→ **Entries provided**

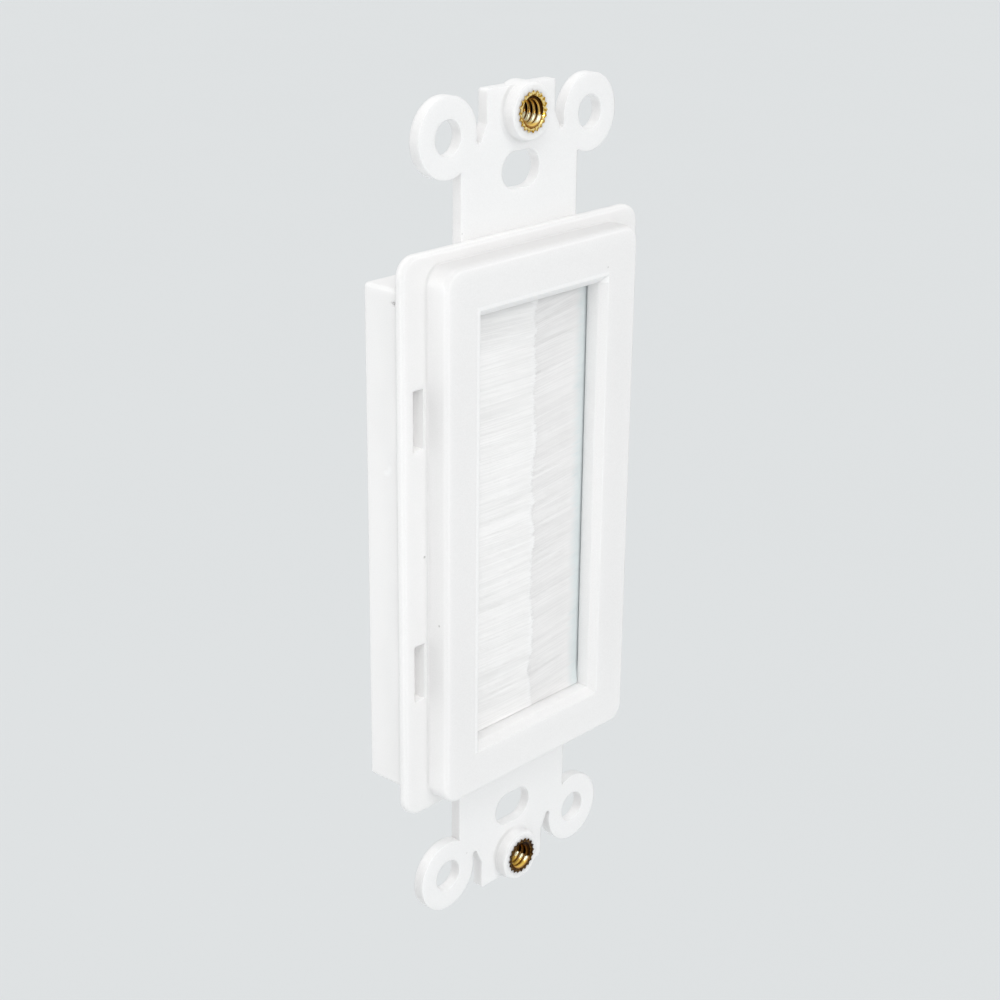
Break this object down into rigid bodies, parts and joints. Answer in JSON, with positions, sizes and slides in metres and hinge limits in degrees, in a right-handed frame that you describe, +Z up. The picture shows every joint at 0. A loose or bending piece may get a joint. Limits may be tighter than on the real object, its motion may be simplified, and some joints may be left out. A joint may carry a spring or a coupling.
{
  "type": "brush cable grommet",
  "caption": "Single-gang wall insert whose rectangular opening is closed by two facing strips of white bristles, for passing cables through a wall.",
  "frame": {"origin": "centre of the insert on the plane where its mounting strap lies against the wall", "axes": "+X to the right seen from the room, +Y into the wall, +Z up"},
  "size_m": [0.0406, 0.0099, 0.1036],
  "materials": {
    "white_plastic": "satin moulded",
    "channel_aluminium": "mill",
    "core_wire_steel": "drawn",
    "bristle_nylon": "fine filaments",
    "brass": "machined"
  },
  "bodies": {
    "root": {"front_frame": "white_plastic", "rear_retainer": "white_plastic", "brush_channel_left": "channel_aluminium", "brush_channel_right": "channel_aluminium", "core_wire_left": "core_wire_steel", "core_wire_right": "core_wire_steel", "bristles_left": "bristle_nylon", "bristles_right": "bristle_nylon", "screw_insert_upper": "brass", "screw_insert_lower": "brass"}
  },
  "joints": []
}
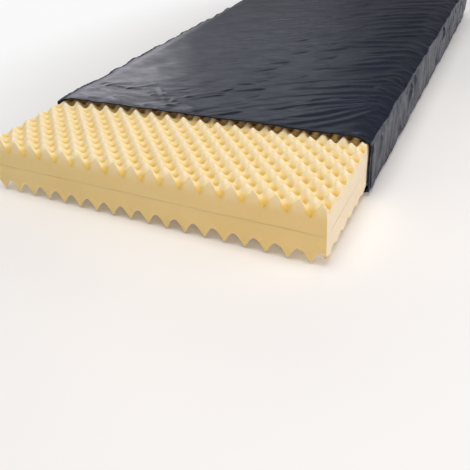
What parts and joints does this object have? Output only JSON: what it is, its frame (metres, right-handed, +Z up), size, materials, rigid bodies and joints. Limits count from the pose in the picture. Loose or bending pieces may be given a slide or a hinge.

→ **To do**
Restate all of the entries above precisely.

→ **The completed task**
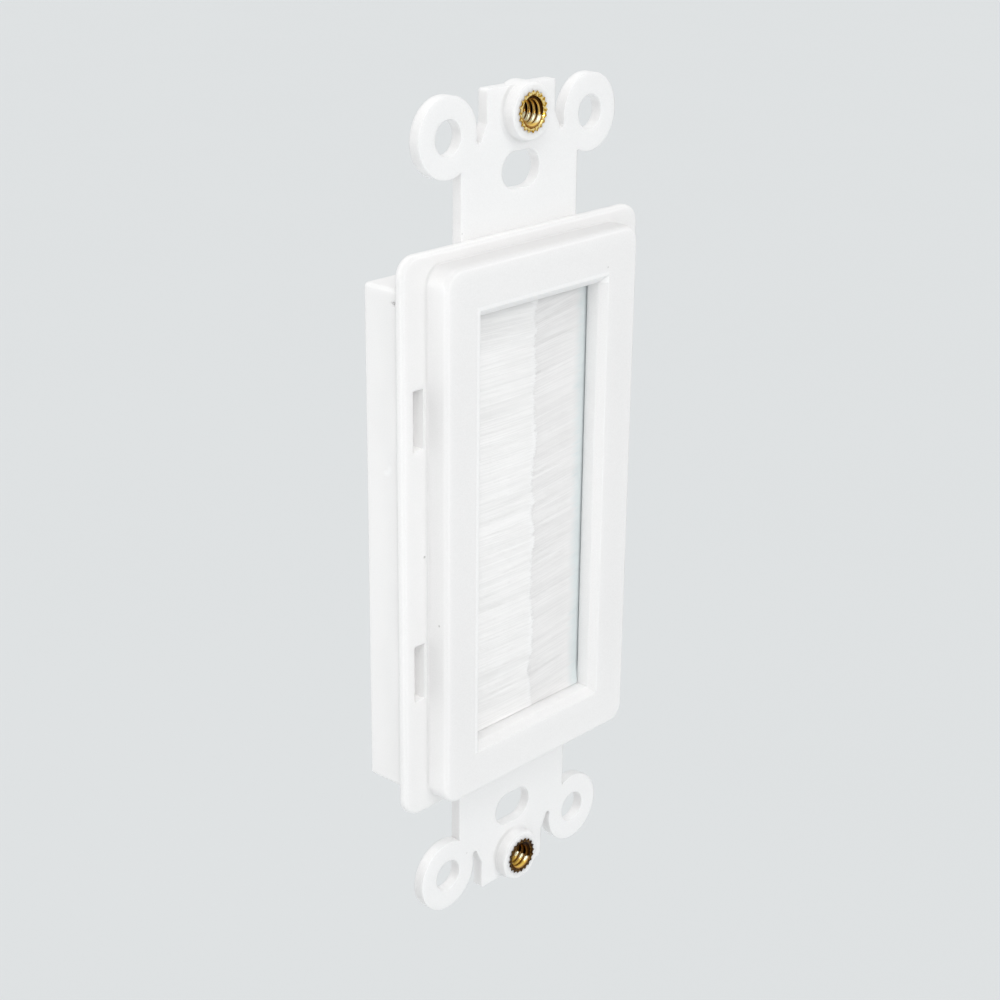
Break this object down into rigid bodies, parts and joints. Answer in JSON, with positions, sizes and slides in metres and hinge limits in degrees, in a right-handed frame that you describe, +Z up. The picture shows every joint at 0. A loose or bending piece may get a joint. Limits may be tighter than on the real object, its motion may be simplified, and some joints may be left out. A joint may carry a spring or a coupling.
{
  "type": "brush cable grommet",
  "caption": "Single-gang wall insert whose rectangular opening is closed by two facing strips of white bristles, for passing cables through a wall.",
  "frame": {"origin": "centre of the insert on the plane where its mounting strap lies against the wall", "axes": "+X to the right seen from the room, +Y into the wall, +Z up"},
  "size_m": [0.0406, 0.0099, 0.1036],
  "materials": {
    "white_plastic": "satin moulded",
    "channel_aluminium": "mill",
    "core_wire_steel": "drawn",
    "bristle_nylon": "fine filaments",
    "brass": "machined"
  },
  "bodies": {
    "root": {"front_frame": "white_plastic", "rear_retainer": "white_plastic", "brush_channel_left": "channel_aluminium", "brush_channel_right": "channel_aluminium", "core_wire_left": "core_wire_steel", "core_wire_right": "core_wire_steel", "bristles_left": "bristle_nylon", "bristles_right": "bristle_nylon", "screw_insert_upper": "brass", "screw_insert_lower": "brass"}
  },
  "joints": []
}
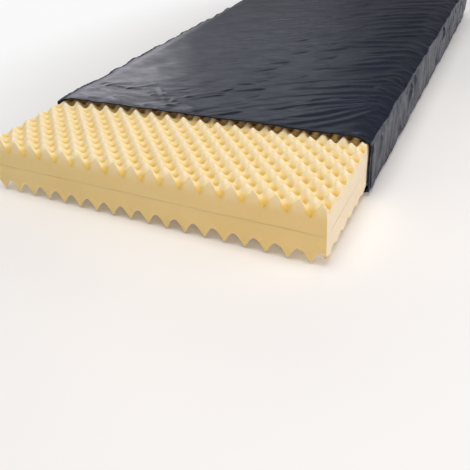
What parts and joints does this object have? Output only JSON: what it is, its frame (metres, right-handed, +Z up), size, materials, rigid bodies and joints. Limits count from the pose in the picture. Loose or bending pieces may be given a slide or a hinge.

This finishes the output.